The Curmudgeon


Saturday, August 04, 2012

Why Do They Think Up Stories That Link My Name With Yours?

Sometimes life gets it right, and the filming of a quick knee-trembler between Rupert Murdoch and his flunkey Jeremy C Hunt is one such time. Hunt was aware of Murdoch's presence at the Olympics, courtesy of the same London Haystack who dismissed allegations of phone hacking as "codswallop"; but apparently the meeting took place purely by chance, as meetings between big-time crooks and their flunkeys often do.
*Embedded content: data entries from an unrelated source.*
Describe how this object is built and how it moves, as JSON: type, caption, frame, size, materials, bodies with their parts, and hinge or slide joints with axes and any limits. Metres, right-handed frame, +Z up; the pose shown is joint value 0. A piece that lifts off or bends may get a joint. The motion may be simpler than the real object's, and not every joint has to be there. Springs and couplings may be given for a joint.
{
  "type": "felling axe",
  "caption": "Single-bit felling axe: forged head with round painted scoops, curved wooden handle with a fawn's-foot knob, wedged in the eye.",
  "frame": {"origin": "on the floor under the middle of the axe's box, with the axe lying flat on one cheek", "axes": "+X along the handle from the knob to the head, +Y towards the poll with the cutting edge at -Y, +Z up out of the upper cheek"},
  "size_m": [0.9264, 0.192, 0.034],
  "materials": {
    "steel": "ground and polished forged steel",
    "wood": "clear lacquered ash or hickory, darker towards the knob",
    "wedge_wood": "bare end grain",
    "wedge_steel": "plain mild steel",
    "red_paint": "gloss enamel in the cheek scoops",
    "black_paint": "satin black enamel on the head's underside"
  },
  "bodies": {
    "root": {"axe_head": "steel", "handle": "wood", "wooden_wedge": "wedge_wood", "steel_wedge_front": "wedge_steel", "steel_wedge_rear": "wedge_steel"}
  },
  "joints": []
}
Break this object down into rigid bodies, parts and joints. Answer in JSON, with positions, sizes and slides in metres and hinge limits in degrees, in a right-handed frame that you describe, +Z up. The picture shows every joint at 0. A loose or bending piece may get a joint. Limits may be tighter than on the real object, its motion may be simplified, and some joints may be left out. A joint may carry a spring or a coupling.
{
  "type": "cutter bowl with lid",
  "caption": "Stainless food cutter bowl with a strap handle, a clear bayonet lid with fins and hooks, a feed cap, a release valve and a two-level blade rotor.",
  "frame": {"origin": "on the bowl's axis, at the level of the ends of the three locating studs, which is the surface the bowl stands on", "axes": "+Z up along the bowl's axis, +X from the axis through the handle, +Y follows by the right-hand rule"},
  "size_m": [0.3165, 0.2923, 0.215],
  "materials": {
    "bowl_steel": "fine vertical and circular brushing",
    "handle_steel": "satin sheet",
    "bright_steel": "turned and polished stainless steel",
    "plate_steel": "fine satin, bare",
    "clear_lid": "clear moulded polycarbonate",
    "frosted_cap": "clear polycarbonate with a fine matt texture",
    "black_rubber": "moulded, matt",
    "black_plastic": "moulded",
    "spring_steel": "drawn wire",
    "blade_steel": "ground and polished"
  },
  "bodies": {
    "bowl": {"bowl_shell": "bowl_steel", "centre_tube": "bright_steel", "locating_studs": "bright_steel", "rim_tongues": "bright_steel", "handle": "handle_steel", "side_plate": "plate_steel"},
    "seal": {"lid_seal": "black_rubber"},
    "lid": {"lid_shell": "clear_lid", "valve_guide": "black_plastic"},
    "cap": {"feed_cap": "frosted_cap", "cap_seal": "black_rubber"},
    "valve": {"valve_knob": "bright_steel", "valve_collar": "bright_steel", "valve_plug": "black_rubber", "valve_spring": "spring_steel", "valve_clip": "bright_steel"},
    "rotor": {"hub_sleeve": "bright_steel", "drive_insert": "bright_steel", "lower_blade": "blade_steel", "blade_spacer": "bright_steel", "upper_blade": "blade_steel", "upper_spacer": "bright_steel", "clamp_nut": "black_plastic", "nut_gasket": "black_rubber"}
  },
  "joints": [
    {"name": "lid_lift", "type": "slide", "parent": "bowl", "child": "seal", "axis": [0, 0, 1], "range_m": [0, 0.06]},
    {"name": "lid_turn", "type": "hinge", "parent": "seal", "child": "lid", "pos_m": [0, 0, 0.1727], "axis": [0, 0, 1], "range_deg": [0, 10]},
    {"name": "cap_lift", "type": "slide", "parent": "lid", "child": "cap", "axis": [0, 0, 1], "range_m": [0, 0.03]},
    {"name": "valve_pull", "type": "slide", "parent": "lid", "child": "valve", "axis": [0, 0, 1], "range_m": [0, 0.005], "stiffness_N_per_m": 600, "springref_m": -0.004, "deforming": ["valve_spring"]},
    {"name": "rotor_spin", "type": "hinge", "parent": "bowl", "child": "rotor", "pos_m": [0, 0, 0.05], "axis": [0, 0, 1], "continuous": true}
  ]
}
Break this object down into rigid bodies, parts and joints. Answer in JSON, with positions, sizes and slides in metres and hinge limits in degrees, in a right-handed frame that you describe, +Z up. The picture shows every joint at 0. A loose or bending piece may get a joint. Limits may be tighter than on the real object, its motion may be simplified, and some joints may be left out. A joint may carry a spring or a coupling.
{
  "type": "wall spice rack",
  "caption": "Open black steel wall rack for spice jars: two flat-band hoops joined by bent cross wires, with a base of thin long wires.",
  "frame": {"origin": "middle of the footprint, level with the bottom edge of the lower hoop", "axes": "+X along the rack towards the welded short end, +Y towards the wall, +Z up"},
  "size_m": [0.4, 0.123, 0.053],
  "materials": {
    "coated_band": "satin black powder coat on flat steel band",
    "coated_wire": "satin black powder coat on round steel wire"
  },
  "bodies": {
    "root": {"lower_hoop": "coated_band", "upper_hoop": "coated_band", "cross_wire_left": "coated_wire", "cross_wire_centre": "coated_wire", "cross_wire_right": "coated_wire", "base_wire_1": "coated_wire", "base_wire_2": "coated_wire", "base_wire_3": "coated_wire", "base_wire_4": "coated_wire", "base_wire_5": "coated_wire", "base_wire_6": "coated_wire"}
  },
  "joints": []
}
It would, of course, be absurd to suggest that the encounter was anything other than what Hunt's spokesbeing said it was - an "exchange in passing", as two lonely shits in the night - and certainly there is no way of proving how many of the very few words exchanged were "congrats!" Now that Hunt has noticed that media plurality issues can occasionally arise where NewsCorp is not involved, perhaps Murdoch is giving him a few useful tips; but probably not at the Olympics. Of course, after all he has been through, Hunt's sheer stupidity in not staying well away from Murdoch's radioactive old carcass bespeaks a lyrical, doglike devotion to rival that of Liam Fox for the former Minister for War, Adam Werritty; but the most poetic aspect of the tale is surely the fact that the tryst was filmed on a mobile phone.